When they arrive at rehearsal, they also meet the newest addition to the band, Lee (Jordan Schulte), scouted by Nic. He’s there to replace a former bandmate who left under mysterious circumstances. Though talented, Lee immediately rubs the members of the band and Isla the wrong way with his off-putting arrogance, smug attitude, and womanizing tendencies.
At first, Jamie is charmed by Lee, quickly becoming the recipient of his aggressive flirting, but his intensity soon turns off as he comes on too strong, too fast.
During a break, Rhea sneaks off to make out with the beautiful Courtney behind Roy’s back while Lee attempts to seduce Jamie.
An irritated Nic breaks up the triste between Rhea and Courtney and shuts down a squabble between Roy and Rhea after Roy. She chastises the two for not taking the rehearsal seriously and demands they get their act together. She then goes off to find Lee so they can get back to work.
When she finds Lee, he’s knelt down over Jamie’s dead body, whose throat has been sliced. When Lee sees Nic, he panics, brandishing a knife at her while insisting he wasn’t responsible for Jamie’s death, no matter how suspicious it might look.
Lee tries to flee, but Roy knocks him out and ties him to a chair. While Lee sobs and protests his innocence, the others go off to deliberate and figure out a plan. Soon, they realize someone has chained up all the exits and locked them in with a killer who wants them all dead.
The rest of the film is a tense battle for survival as they face off against a demented ‘BLOODFACE’ killer.
The aptly monikered madman (played by producer Corrie Hinschen) has secrets of his own.
The film unravels its mysteries adeptly, with viewers eventually discovering who he is, what he wants, and the source of Isla’s pervasive trauma and psychological scars. The concept is interesting, and I love the savvy use of a claustrophobic single-setting to maximize the limited budget and increase tension.
It’s not surprising that a film centered around musicians uses music to great effect. A centerpiece of the film is an original song called Bliss of Evil, written and performed by Corrie Hinschen. It’s haunting and used as a strong narrative device that connects the predator and his prey.
Though it works as a low-budget, indie slasher, producer Shaw has a Ph.D. in Psychology and was especially interested in the film’s subtext about trauma, male entitlement, and toxic masculinity.
Those who find it difficult to handle onscreen depictions of violence against women may need a trigger warning. The film does include a rape scene. However, it is handled delicately and with every attempt to avoid exploitation. The violence is implied rather than explicitly shown, which will be appreciated by many viewers.

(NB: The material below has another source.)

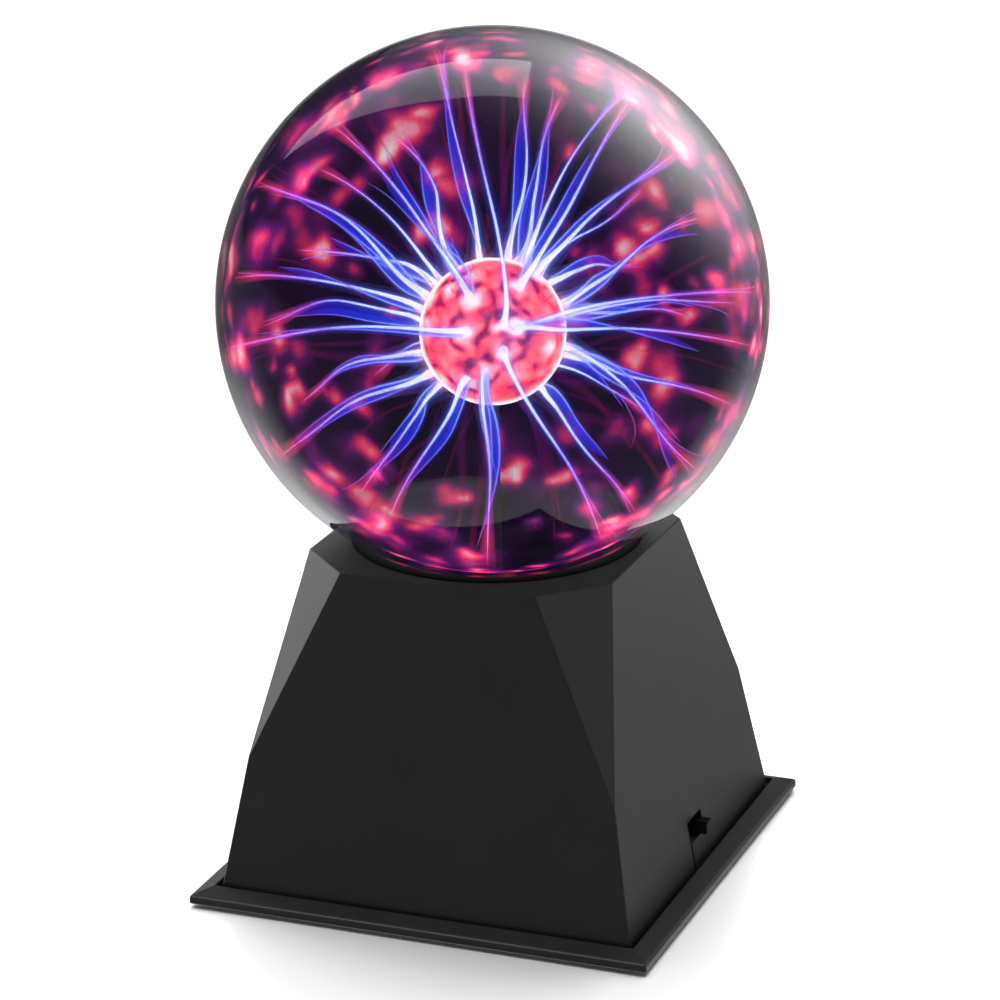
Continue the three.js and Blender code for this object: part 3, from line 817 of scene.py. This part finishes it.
def spots_near(ends_of_strands):
    """Patches on the glass: (direction, size in radians, strength)."""
    found = []
    for end in ends_of_strands:
        found.append((end, rng.uniform(0.03, 0.05), rng.uniform(1.0, 1.8)))
        for _ in range(rng.choice((2, 3, 4, 5))):
            off = Vector([rng.gauss(0, 0.12) for _ in range(3)])
            found.append(((end + off).normalized(), rng.uniform(0.02, 0.05), rng.uniform(0.4, 2.2)))
    for end in even_directions(190):
        off = Vector([rng.gauss(0, 0.16) for _ in range(3)])
        spot = (end + off).normalized()
        if spot.dot(FRONT) < 0.62:
            calm = 0.35 if spot.dot(FRONT) < -0.85 else 1
            found.append((spot, rng.uniform(0.02, 0.055), calm * rng.uniform(0.2, 1.9)))
    return found


def wall_warmth(points):
    """How warm the glass looks at each point, with ragged edges to each patch."""
    spots = spots_near(ends)
    tree = kdtree.KDTree(len(spots))
    for number, spot in enumerate(spots):
        tree.insert(spot[0], number)
    tree.balance()
    for point in points:
        way = (Vector(point) - GLOBE).normalized()
        bent = way + 0.07 * noise.noise_vector(way * 4) + 0.024 * noise.noise_vector(way * 12)
        warmth = 0.045 + 0.07 * noise.noise(way * 3.0)
        for _, number, distance in tree.find_range(bent, 0.2):
            _, size, strength = spots[number]
            away = (distance / size) ** 2
            warmth += strength * (math.exp(-away) + 0.1 * math.exp(-away / 5))
        ragged = 1 + 0.34 * noise.fractal(way * 9, 0.9, 2.1, 4)
        yield 1 - math.exp(-max(0.0, warmth * ragged))


# The globe's glass is near black and half opaque, and its inner face adds a dark film under its glow:
# painted shade that darkens the inside of the globe.
GLASS_OUTER = glass(
    "globe_glass", (0.01, 0.008, 0.012), 0.45, glow=("warmth", WALL_STOPS, 0.55)
)
GLASS_INNER = glowing("globe_inner_glow_and_painted_shade", "warmth", WALL_STOPS, 4.4, 0.4, grain=0.2)


def build_globe():
    neck_inner = NECK_R - GLOBE_WALL
    inside = ball_outline(GLOBE_R - GLOBE_WALL, GLOBE.z, neck_inner, GLOBE_STEPS)[::-1]
    outside = ball_outline(GLOBE_R, GLOBE.z, NECK_R, GLOBE_STEPS)
    lip = [
        (neck_inner, NECK_BOTTOM + 0.3), (neck_inner + 0.3, NECK_BOTTOM),
        (NECK_LIP_R - 0.4, NECK_BOTTOM), (NECK_LIP_R, NECK_BOTTOM + 0.4),
        (NECK_LIP_R, NECK_BOTTOM + 1.3), (NECK_R + 0.3, NECK_BOTTOM + 1.8),
        (NECK_R, NECK_BOTTOM + 2.4),
    ]
    part = revolve([*inside, *lip, *outside], GLOBE_SIDES)
    inner_faces = (len(inside) - 1) * GLOBE_SIDES
    slots = [1] * inner_faces + [0] * (len(part[1]) - inner_faces)
    obj = new_object("glass_globe_fine", [part], [GLASS_OUTER, GLASS_INNER], 180, slots)
    store(obj, "warmth", list(wall_warmth(part[0])))
    hide_from_lighting(obj)
    stands_for(obj, "glass_globe", "clear_glass")
    return obj


globe = build_globe()

# ---- Stem and electrode ------------------------------------------------------------------

STEM_GLASS = glass("stem_glass", (0.02, 0.02, 0.03), 0.05)
# The electrode's edge is painted pinkish white as it turns edge on: a painted sheen.
ELECTRODE_PAINTED_SHEEN = (0.64, 0.82, (1.0, 0.8, 0.9))
ELECTRODE_GLOW = glowing(
    "electrode_glow", "warmth", ELECTRODE_STOPS, 3.9, 1.0, 0.1, ELECTRODE_PAINTED_SHEEN
)


def build_stem():
    flare_r = NECK_R - GLOBE_WALL - 0.3
    low = NECK_BOTTOM + 1
    top = ELECTRODE.z - math.sqrt(ELECTRODE_R**2 - STEM_R**2) - 0.6
    wall = 1.0
    outer = [
        (flare_r - 0.2, low), (flare_r, low + 0.3), (flare_r, low + 1.2),
        (flare_r - 1.6, low + 2.3), (STEM_R + 4.4, low + 4.0), (STEM_R + 2.0, low + 6.8),
        (STEM_R + 0.8, low + 9.4), (STEM_R + 0.2, low + 12), (STEM_R, low + 15),
        (STEM_R, top - 0.2), (STEM_R - 0.2, top),
    ]
    inner = [(r - wall, z - (0.4 if z < low + 12 else 0)) for r, z in outer[1:-1]][::-1]
    inner = [(r, max(z, low)) for r, z in inner]
    obj = new_object("stem_tube_fine", [revolve([*outer, *inner], loop=True)], [STEM_GLASS], 180)
    stands_for(obj, "stem_tube", "clear_glass")


def electrode_glow_and_shade(way, root_ways):
    """Hot where a strand is rooted, with painted shade in a dark ring round most of each root."""
    bent = way + 0.1 * noise.noise_vector(way * 4.5)
    warmth = 0.5 + 0.22 * noise.fractal(way * 2.6, 0.8, 2.2, 5)
    for root, strength in root_ways:
        away = (bent - root).length * ELECTRODE_R
        if away < 8:
            # Painted shade: a dark ring just outside each root's bright knob.
            shade_ring = 0.24 * max(0, 0.35 + noise.noise(way * 5 + root * 9))
            warmth += strength * 0.3 * math.exp(-((away / 2.5) ** 4))
            warmth += strength * 0.25 * math.exp(-((away / 1.3) ** 2))
            warmth -= strength * 2.2 * shade_ring * math.exp(-(((away - 3.7) / 0.9) ** 2))
    return min(1.0, max(0.05, warmth))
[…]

The acting is consistently good, and Tones really shines in a role that requires a lot of emotional range and depth.
There’s a powerful scene when she is triggered by a song that reminds her of a painful memory, and her anguish is palpable and heart-wrenching. She’s relatable and sympathetic, and it’s easy to invest in her as the primary protagonist.

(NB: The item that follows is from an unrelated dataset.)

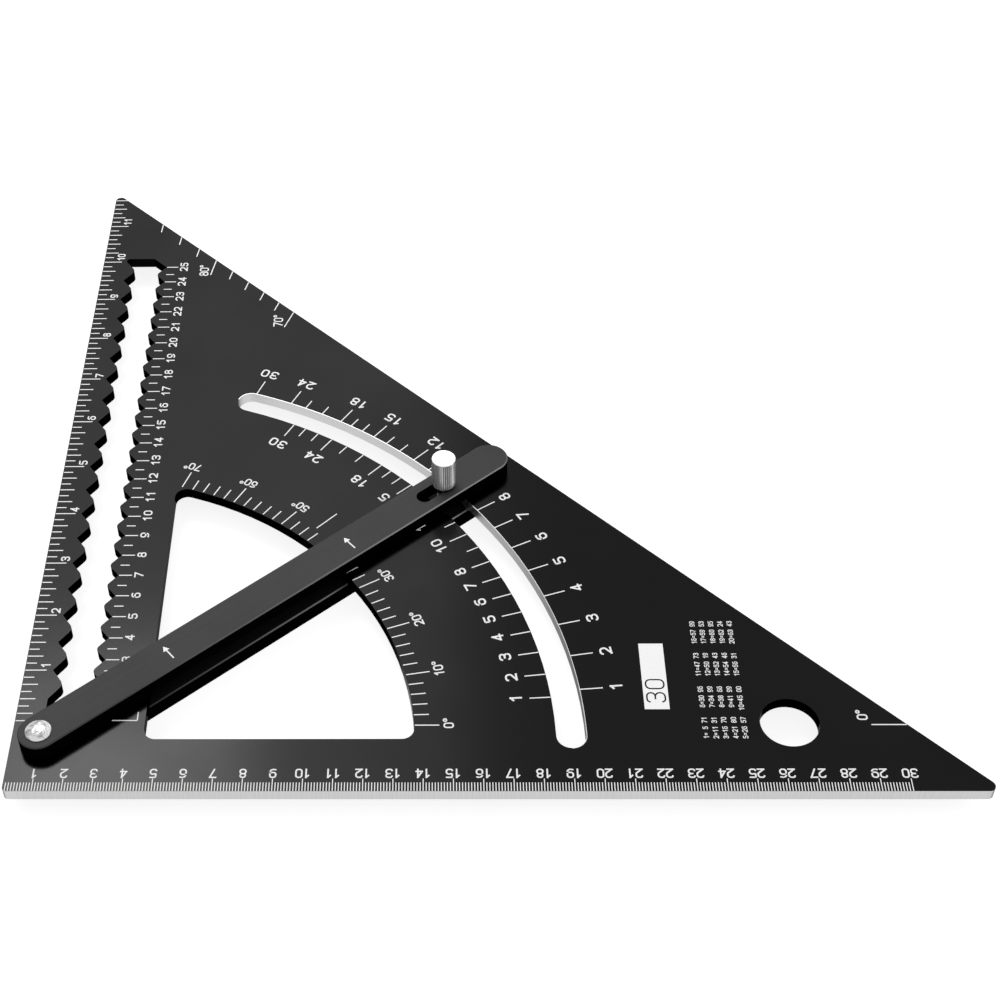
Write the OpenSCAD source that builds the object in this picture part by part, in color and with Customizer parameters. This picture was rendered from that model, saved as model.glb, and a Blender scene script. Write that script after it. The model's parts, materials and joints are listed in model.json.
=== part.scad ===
// Adjustable set square: a right-angled plate and a clamp fence that swings across it.
// Drawn with the plate's right-angled corner at zero, x along the base leg,
// y along the upright leg and z = 0 on the plate's top face.

/* [Plate] */
// Length of each leg, measured to the sharp corners
leg = 330; // [305:1:360]
// Thickness of the plate
plate_t = 4.5; // [3.5:0.1:6]
// Radius of the two acute tips
tip_r = 2.2; // [1:0.1:4]
// Radius of the right-angled corner
corner_r = 1.6; // [0.5:0.1:4]

/* [Window] */
// Distance from the upright leg to the window
window_left = 44.9; // [42:0.1:60]
// Distance from the base leg to the window
window_low = 21.4; // [15:0.1:40]
// Radius of the window's curved side about the pivot
window_r = 126.6; // [90:0.1:140]
// Radius of the window's corners
window_fillet = 4.2; // [2:0.1:8]

/* [Scribing slot] */
// Height above the base leg at which both scribing scales start
scale_zero = 26.1; // [25:0.1:28]
// Distance from the upright leg to the tips of the inch notches
inch_notch_x = 10; // [9:0.1:11]
// Distance from the upright leg to the tips of the centimetre notches
cm_notch_x = 27.9; // [27:0.1:31]
// Depth of the inch notches
inch_notch_d = 3.9; // [3:0.1:5]
// Depth of the centimetre notches
cm_notch_d = 3.5; // [3:0.1:4.5]
// Nose radius of the scallops between inch notches
inch_nose_r = 3; // [1.5:0.1:3.5]
// Nose radius of the scallops between centimetre notches
cm_nose_r = 2; // [1:0.1:2.5]
// Bevel across the slot's two corners on the centimetre side
slot_bevel = 6; // [4:0.1:8]
// Fillet of the slot's two corners on the inch side
slot_fillet = 1.2; // [0.5:0.1:3]
// Least metal between the slot and the sloping edge, measured up the leg
slot_web = 19; // [14:0.5:28]

/* [Arc slot and hanging hole] */
// Radius of the arc slot's centre line about the pivot
arc_r = 179.5; // [160:0.1:184]
// Width of the arc slot
arc_w = 10.2; // [8:0.1:14]
// Fence angle at the lower stop, in degrees from the base leg
swing_low = 0; // [0:0.5:10]
// Fence angle at the upper stop, in degrees from the base leg
swing_high = 71.3; // [60:0.1:74]
// Distance from the sharp base tip to the hanging hole
hole_from_tip = 66.4; // [60:0.1:90]
// Height of the hanging hole above the base leg
hole_y = 28.1; // [22:0.1:30]
// Radius of the hanging hole
hole_r = 10; // [6:0.1:11]

/* [Fence] */
// Distance from the upright leg to the pivot
pivot_x = 10.4; // [10:0.1:13]
// Height of the pivot above the base leg
pivot_y = 20.15; // [18:0.05:21]
// Fence angle as it stands, in degrees from the base leg
fence_angle = 40.2; // [15:0.1:60]
// Width of the upper bar
upper_w = 14.4; // [12:0.1:16]
// Width of the lower bar, whose straight side the work lies against
lower_w = 16; // [12:0.1:18]
// Thickness of the upper bar
upper_t = 6; // [4:0.1:8]
// Thickness of the lower bar
lower_t = 7; // [5.5:0.1:9]
// Length of the bars past the clamp, to the centre of the round end
bar_past_clamp = 22.7; // [12:0.1:26]
// Chamfer along the edges of both bars
bar_chamfer = 0.4; // [0.1:0.1:0.8]
// Half width of the oblong slot in the upper bar
oblong_r = 3; // [2.8:0.1:3.6]
// Length of the oblong slot inwards from the clamp, to its end's centre
oblong_in = 9.5; // [5:0.1:14]
// Length of the oblong slot outwards from the clamp, to its end's centre
oblong_out = 1.5; // [0.1:0.1:2]

/* [Pivot] */
// Radius of the rivet's shank
rivet_r = 2.5; // [2:0.1:2.8]
// Radius of the rivet's domed head
rivet_head_r = 4.5; // [4.2:0.1:5.5]
// Height of the rivet's domed head
rivet_head_h = 1.4; // [1:0.1:2]
// Straight rim under the rivet's dome
rivet_rim = 0.35; // [0.2:0.05:0.6]
// Radius of the rivet's set end
rivet_tail_r = 3.9; // [3.5:0.1:4.3]
// Height of the rivet's set end
rivet_tail_h = 1.1; // [0.7:0.1:1.4]
// Outer radius of the sleeve that the plate turns on
sleeve_r = 4; // [3.6:0.1:4.6]
// Radius of the washer under the rivet's set end
washer_r = 4.5; // [4.3:0.1:5]
// Thickness of the washer
washer_t = 0.8; // [0.5:0.1:1.2]

/* [Clamp] */
// Radius of the clamp screw's shank
screw_r = 2.5; // [2:0.1:2.6]
// Length of the screw's shank above the upper bar
screw_above = 8.5; // [6:0.1:10]
// Radius of the clamp screw's head
screw_head_r = 4.3; // [3.8:0.1:4.8]
// Height of the clamp screw's head
screw_head_h = 2; // [1.6:0.1:2.4]
// Distance across the flats of the hexagon socket
socket_af = 3; // [2:0.1:4]
// Depth of the hexagon socket
socket_d = 1.2; // [0.8:0.1:1.4]
// Radius of the small washer under the thumb nut
clamp_washer_r = 4.2; // [4:0.1:5]
// Thickness of the small washer
clamp_washer_t = 1; // [0.6:0.1:1.4]
// Radius of the thumb nut over its knurl
nut_r = 4.55; // [4.4:0.05:6]
// Height of the thumb nut's knurled body
nut_h = 13; // [11:0.1:18]
// Radius of the spigot under the nut that holds the washer
spigot_r = 3.3; // [3:0.1:3.6]
// Bevel along both edges of the nut
nut_bevel = 0.35; // [0.2:0.05:0.6]
// Number of ridges in the knurl
knurl_count = 36; // [24:2:60]
// Depth of the knurl
knurl_d = 0.25; // [0.1:0.01:0.3]

/* [Fits] */
// Clearance between the upper bar and the plate
gap_above = 0.05; // [0.03:0.01:0.3]
// Clearance between the plate and the lower bar
gap_below = 0.3; // [0.05:0.05:0.8]
// Radial running clearance of the sleeve in the plate
run_fit = 0.05; // [0.02:0.01:0.1]
// Radial clearance of the rivet, the screw and the nut's thread
bolt_fit = 0.05; // [0.03:0.01:0.1]
// Clearance between the screw and the arc slot's end at each stop
stop_gap = 0.1; // [0.05:0.05:0.3]
// Radial and depth clearance of the recesses in the lower bar and the nut
recess_fit = 0.2; // [0.1:0.05:0.4]
// Clearance between the nut's spigot and the upper bar
spigot_gap = 0.1; // [0.05:0.05:0.3]

/* [Hidden] */
$fn = 96;
// Fineness of the two wide arcs
arc_fine = 288;
// Overrun of every cut past the surface it breaks
over = 1;
half_inch = 12.7;
centimetre = 10;
right_angle = 90;
acute_half = 22.5;
slope = 45;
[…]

It’s also incredibly satisfying to see her find her inner strength in the face of considerable fear, anguish, and victimization.
The ending is immensely satisfying, and it was a thrill to see such strong female empowerment and camaraderie in the face of male abuse and violence.
Without giving too much away, I also greatly appreciated the subversion of stereotypes in the characterization of the groupie, given her intelligence, thoughtfulness, and agency you aren’t expecting when she’s first introduced.
It’s a lean 90 minutes and keeps the action moving at a brisk pace that keeps you fully engaged.
Bliss of Evil also boasts a diverse cast and crew, with great representation in front of and behind the camera.
There’s no doubt it’s a low-budget affair, and it’s far from perfect. But it’s creative and sincere, and there’s certainly enough good here to make it worth your while and to serve as a solid showcase for Joshua Morris in his feature film directorial debut.